§ **Supplied entries**:
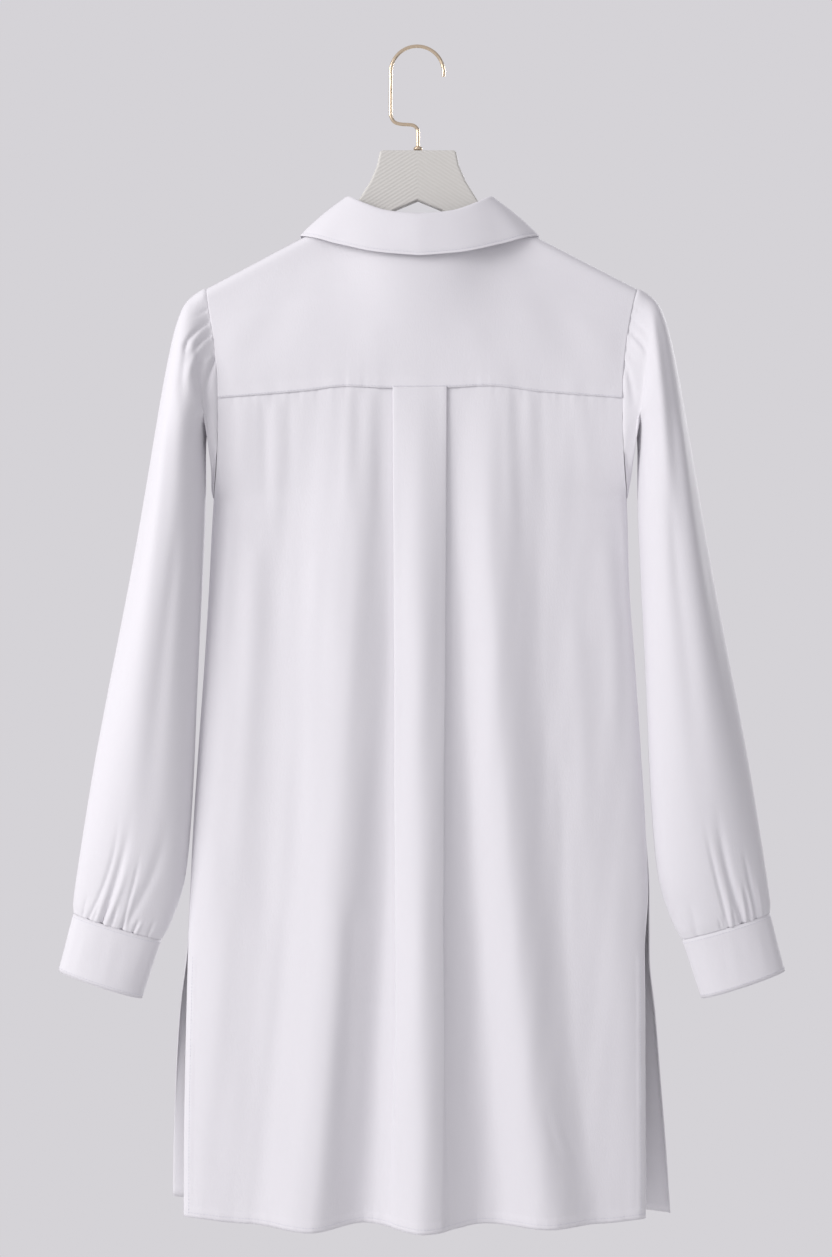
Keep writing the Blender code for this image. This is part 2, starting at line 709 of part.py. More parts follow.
def hanger_outline():
    """Half outline of the flat hanger, from the middle of its top to the middle of its notch."""
    top_half = [(0, -95.7), (32.5, -95.7), (34.9, -96.4), (35.8, -98.4)]
    flare = [(38.0, -109.7), (44.4, -124.6), (54.2, -140.3), (60, -149.5), (67, -159.0), (77, -166.5)]
    arm = [(110, -182.6), (150, -203.4), (178, -218.2), (186.5, -223.8)]
    end = [(189.2, -228.4), (188.4, -234.2), (184, -238.2), (178, -238.6)]
    under = [(150, -228.0), (110, -209.0), (75, -189.5), (48, -169.5), (22, -151.6), (0, -142.4)]
    return top_half + flare + arm + end + under


def hanger(finish):
    half = hanger_outline()
    ring = half + [(-x, z) for x, z in half[-2:0:-1]]
    plate = bmesh.new()
    front = [plate.verts.new((x * MM, -PLATE_THICKNESS / 2, z * MM)) for x, z in ring]
    face = plate.faces.new(front)
    made = bmesh.ops.extrude_face_region(plate, geom=[face])
    moved = [item for item in made["geom"] if isinstance(item, bmesh.types.BMVert)]
    bmesh.ops.translate(plate, vec=(0, PLATE_THICKNESS, 0), verts=moved)
    bmesh.ops.recalc_face_normals(plate, faces=plate.faces)
    mesh = bpy.data.meshes.new("hanger_plate")
    plate.to_mesh(mesh)
    plate.free()
    mesh.materials.append(finish)
    item = bpy.data.objects.new("hanger_plate", mesh)
    bpy.context.scene.collection.objects.link(item)
    edge = item.modifiers.new("Rounded edges", 'BEVEL')
    edge.width = 2.2 * MM
    edge.segments = 1
    edge.angle_limit = math.radians(50)
    return item


def hook_route():
    """The bent wire in the XZ plane: crown, straight side, jog under it and the stem."""
    centre_x = 0.8 * MM
    radius = 24.7 * MM
    centre_z = WIRE_RADIUS - radius
    route = []
    for degrees in range(-8, 189, 14):
        angle = math.radians(degrees)
        route.append((centre_x - math.cos(angle) * radius, centre_z + math.sin(angle) * radius))
    side_x = centre_x + radius
    route += [(side_x, -45 * MM), (side_x, -60 * MM)]
    for degrees in (20, 45, 70):
        angle = math.radians(degrees)
        route.append((side_x - 7 * MM * (1 - math.cos(angle)), (-60 - 10 * math.sin(angle)) * MM))
    route += [(16 * MM, -70.8 * MM), (8 * MM, -71.3 * MM)]
    for degrees in (25, 55, 80):
        angle = math.radians(degrees)
        route.append((7 * MM * (1 - math.sin(angle)), (-71.4 - 7 * (1 - math.cos(angle))) * MM))
    route += [(0, -84 * MM), (0, -95.3 * MM)]
    return route


def hook(finish):
    line = bpy.data.curves.new("hook", 'CURVE')
    line.dimensions = '3D'
    line.bevel_depth = WIRE_RADIUS
    line.bevel_resolution = 2
    line.use_fill_caps = True
    route = hook_route()
    spline = line.splines.new('POLY')
    spline.points.add(len(route) - 1)
    for place, (x, z) in zip(spline.points, route):
        place.co = (x, 0.0, z, 1.0)
    line.materials.append(finish)
    made = bpy.data.objects.new("hook", line)
    bpy.context.scene.collection.objects.link(made)
    return made


def hook_collar(finish):
    """The small turned bead round the stem where it enters the plate."""
    sides = 16
    profile = ((2.0, 0.0), (3.6, 0.0), (4.3, 1.4), (3.4, 3.0), (2.0, 3.6))
    ring = bmesh.new()
    rings = []
    for radius, height in profile:
        turn = []
        for i in range(sides):
            angle = 2 * math.pi * i / sides
            place = (radius * MM * math.cos(angle), radius * MM * math.sin(angle),
                     (-95.2 + height) * MM)
            turn.append(ring.verts.new(place))
        rings.append(turn)
    for low, high in zip(rings, rings[1:] + rings[:1]):
        for i in range(sides):
            k = (i + 1) % sides
            ring.faces.new((low[i], low[k], high[k], high[i]))
    bmesh.ops.recalc_face_normals(ring, faces=ring.faces)
    mesh = bpy.data.meshes.new("hook_collar")
    ring.to_mesh(mesh)
    ring.free()
    mesh.materials.append(finish)
    made = bpy.data.objects.new("hook_collar", mesh)
    bpy.context.scene.collection.objects.link(made)
    return made


def main():
    clear_scene()
    cloth = material("white_cloth", WHITE_CLOTH)
    shell = material("button_white", BUTTON_WHITE)
    paint = material("greige_paint", GREIGE_PAINT)
    metal = material("champagne_metal", CHAMPAGNE_METAL)
    back_yoke(cloth)
    back_panel(cloth)
    front_left(cloth)
    front_right(cloth)
    placket(cloth)
    sleeve("sleeve_left", 1, cloth)
    sleeve("sleeve_right", -1, cloth)
    cuff("cuff_left", 1, cloth)
    cuff("cuff_right", -1, cloth)
    collar_stand(cloth)
    collar_leaf(cloth)
    front_buttons(shell)
    cuff_button("cuff_button_left", 1, shell)
    cuff_button("cuff_button_right", -1, shell)
    hanger(paint)
    hook(metal)
    hook_collar(metal)


main()
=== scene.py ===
"""Render scene of the long white pleated shirt on its hanger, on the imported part's frame.

Same frame as the part: metres, +Z up, the shirt's back towards +Y, levels in millimetres down
from the shoulder tips. Each cloth piece is a thin shell on the part's own form with its creases.
"""
import math
from functools import lru_cache

import bpy
import numpy as np
from mathutils import Matrix, Vector

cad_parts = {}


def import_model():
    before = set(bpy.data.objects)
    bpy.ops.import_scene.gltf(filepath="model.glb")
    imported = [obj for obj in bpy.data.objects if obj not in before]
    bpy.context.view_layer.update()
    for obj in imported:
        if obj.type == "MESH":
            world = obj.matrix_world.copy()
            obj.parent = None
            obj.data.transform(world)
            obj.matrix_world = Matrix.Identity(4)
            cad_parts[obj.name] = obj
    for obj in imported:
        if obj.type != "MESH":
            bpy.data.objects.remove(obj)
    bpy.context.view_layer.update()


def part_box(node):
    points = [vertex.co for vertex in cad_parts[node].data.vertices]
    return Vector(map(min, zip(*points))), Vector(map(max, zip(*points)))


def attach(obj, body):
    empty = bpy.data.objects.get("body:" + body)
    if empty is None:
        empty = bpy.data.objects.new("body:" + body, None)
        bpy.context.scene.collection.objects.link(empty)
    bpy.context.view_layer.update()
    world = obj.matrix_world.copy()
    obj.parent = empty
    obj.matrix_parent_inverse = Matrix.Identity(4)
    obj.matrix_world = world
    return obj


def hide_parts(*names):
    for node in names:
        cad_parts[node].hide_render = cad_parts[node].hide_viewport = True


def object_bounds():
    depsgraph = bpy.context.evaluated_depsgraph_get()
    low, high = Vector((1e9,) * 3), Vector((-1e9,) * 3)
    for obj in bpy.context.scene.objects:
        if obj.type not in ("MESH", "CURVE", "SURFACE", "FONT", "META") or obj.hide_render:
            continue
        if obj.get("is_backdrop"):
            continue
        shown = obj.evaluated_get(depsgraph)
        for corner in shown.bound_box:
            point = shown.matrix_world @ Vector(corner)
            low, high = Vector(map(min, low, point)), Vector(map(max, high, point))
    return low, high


# Sizes given with MM are in metres, the other lengths in millimetres.
MM = 0.001
SHOULDER_TIP_Z = -0.2244
CLOTH = 0.9 * MM
YOKE_LEVEL = 101.0
UNDERARM_LEVEL = 195.0
HEM_LEVEL = 860.0
SHOULDER_ROUND = 9.0
SHOULDER_CLOSE = 0.55
YOKE_EDGE_DEPTH = 20.0
YOKE_OVER_PANEL = 0.85
LENS_POWER = 2.2
CENTRE_LINE_X = -1.5
SIDE_FADE = 0.08

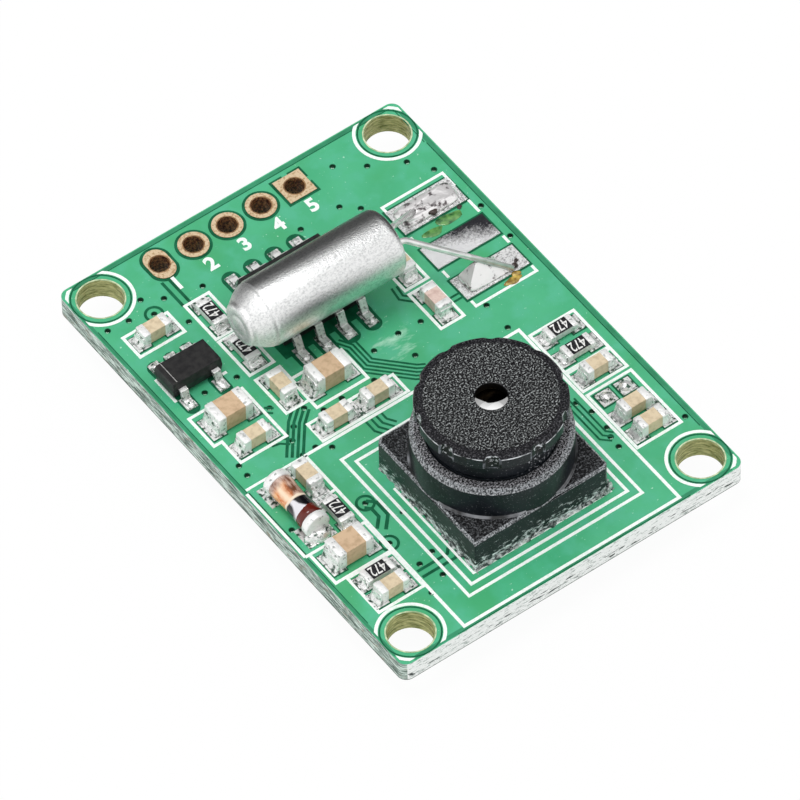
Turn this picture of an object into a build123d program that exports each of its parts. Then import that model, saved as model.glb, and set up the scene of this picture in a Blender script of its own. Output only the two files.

§ **Exercise details**: Output only the lines from the one containing "collar_leaf(cloth)" through the one containing "for node in", inclusive, exactly as written.

§ **Response to the task**:
    collar_leaf(cloth)
    front_buttons(shell)
    cuff_button("cuff_button_left", 1, shell)
    cuff_button("cuff_button_right", -1, shell)
    hanger(paint)
    hook(metal)
    hook_collar(metal)


main()
=== scene.py ===
"""Render scene of the long white pleated shirt on its hanger, on the imported part's frame.

Same frame as the part: metres, +Z up, the shirt's back towards +Y, levels in millimetres down
from the shoulder tips. Each cloth piece is a thin shell on the part's own form with its creases.
"""
import math
from functools import lru_cache

import bpy
import numpy as np
from mathutils import Matrix, Vector

cad_parts = {}


def import_model():
    before = set(bpy.data.objects)
    bpy.ops.import_scene.gltf(filepath="model.glb")
    imported = [obj for obj in bpy.data.objects if obj not in before]
    bpy.context.view_layer.update()
    for obj in imported:
        if obj.type == "MESH":
            world = obj.matrix_world.copy()
            obj.parent = None
            obj.data.transform(world)
            obj.matrix_world = Matrix.Identity(4)
            cad_parts[obj.name] = obj
    for obj in imported:
        if obj.type != "MESH":
            bpy.data.objects.remove(obj)
    bpy.context.view_layer.update()


def part_box(node):
    points = [vertex.co for vertex in cad_parts[node].data.vertices]
    return Vector(map(min, zip(*points))), Vector(map(max, zip(*points)))


def attach(obj, body):
    empty = bpy.data.objects.get("body:" + body)
    if empty is None:
        empty = bpy.data.objects.new("body:" + body, None)
        bpy.context.scene.collection.objects.link(empty)
    bpy.context.view_layer.update()
    world = obj.matrix_world.copy()
    obj.parent = empty
    obj.matrix_parent_inverse = Matrix.Identity(4)
    obj.matrix_world = world
    return obj


def hide_parts(*names):
    for node in names:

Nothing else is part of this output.